Un ritardo scandaloso

Ora Vangheluwe si trova nell’abbazia a Solesmes, in Francia. In quanto laico, è in realtà libero, ma l’abbazia ha acconsentito a che resti lì in isolamento.

I vescovi del Belgio, in un comunicato sul sito della Conferenza episcopale, esprimendo la speranza «che lo faccia davvero», affermano di avere richiesto questo provvedimento «più volte negli ultimi anni», avendo sempre ritenuto «insieme alle vittime degli abusi e a molte altre persone della nostra società, che fosse vergognoso che Roger Vangheluwe fosse potuto rimanere ufficialmente vescovo e sacerdote, nonostante le misure molto restrittive messe in atto da allora». La laicizzazione è stata nuovamente richiesta nell'ottobre 2023: i vescovi «hanno esortato Vangheluwe a richiederla lui stesso e hanno nuovamente inviato il suo dossier canonico alle autorità vaticane. Questo file include la dichiarazione di una vittima che ha recentemente testimoniato formalmente contro Vangheluwe». I vescovi sperano ora «che la dimissione dallo stato clericale possa aiutare le vittime a riprendersi da questo abuso che segna così profondamente loro e i loro cari per tutta la vita».

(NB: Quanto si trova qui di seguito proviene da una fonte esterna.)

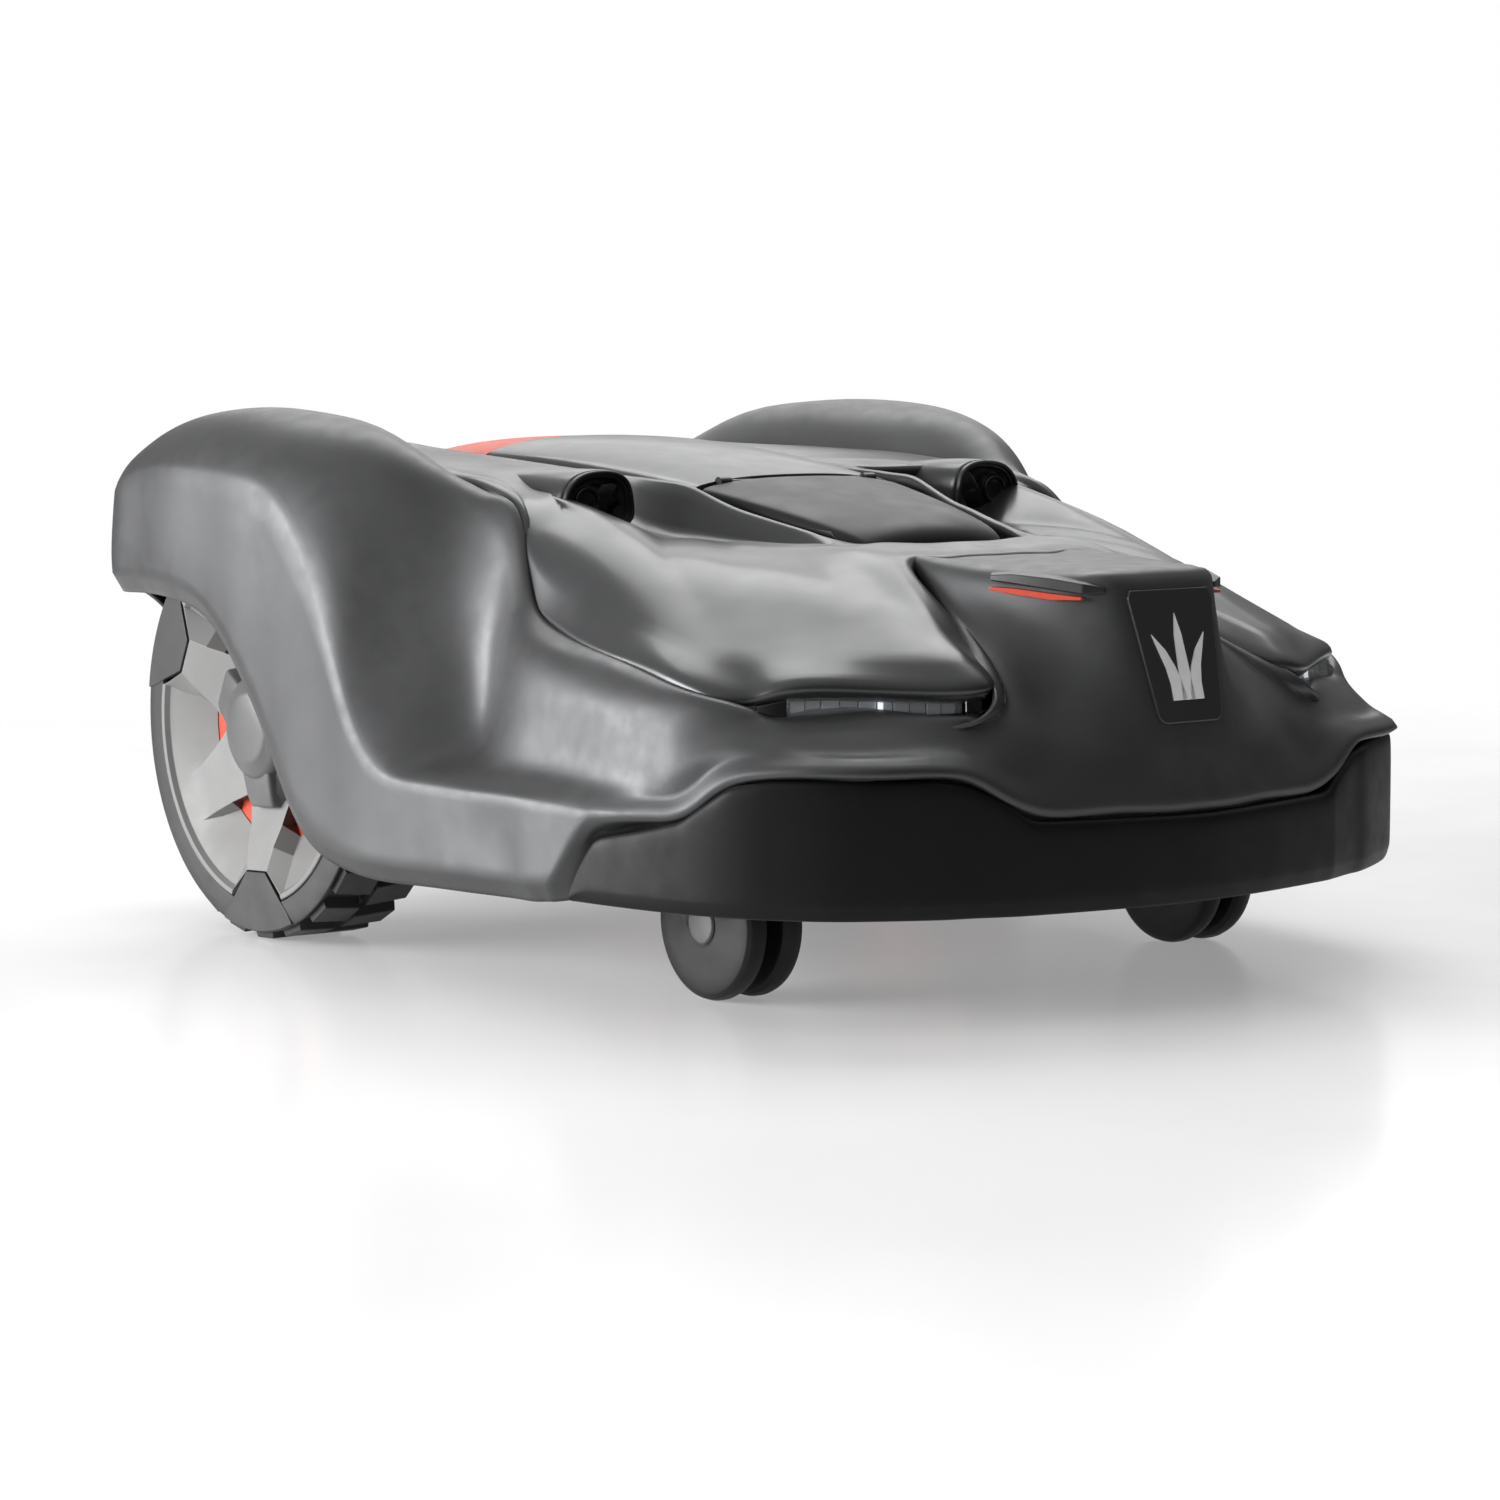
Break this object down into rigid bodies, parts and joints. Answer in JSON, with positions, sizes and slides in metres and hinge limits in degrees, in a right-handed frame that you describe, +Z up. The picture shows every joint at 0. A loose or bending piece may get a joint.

Ancora una volta, insomma, è stata la pressione esterna, di media e istituzioni, a dare la spinta per la conclusione della storia. «Finalmente quello che sarebbe dovuto succedere molto tempo fa ora è successo. È normale che succeda, la domanda è addirittura perché sia successo solo adesso», ha affermato Marc Dewit, coordinatore del Gruppo di lavoro sui diritti umani nella Chiesa, che teme tuttavia che si tratti di una manovra diversiva: «Temiamo che ora i vescovi dicano “guardate cosa stiamo facendo, stiamo facendo il nostro dovere”». La cosa più importante, afferma, è quanto emergerà dalla commissione parlamentare d’inchiesta sugli abusi sessuali nella Chiesa in corso in Belgio, istituita dal Parlamento fiammingo lo scorso ottobre in seguito a una serie di documentari televisivi che hanno trattato anche il caso Vangheluwe.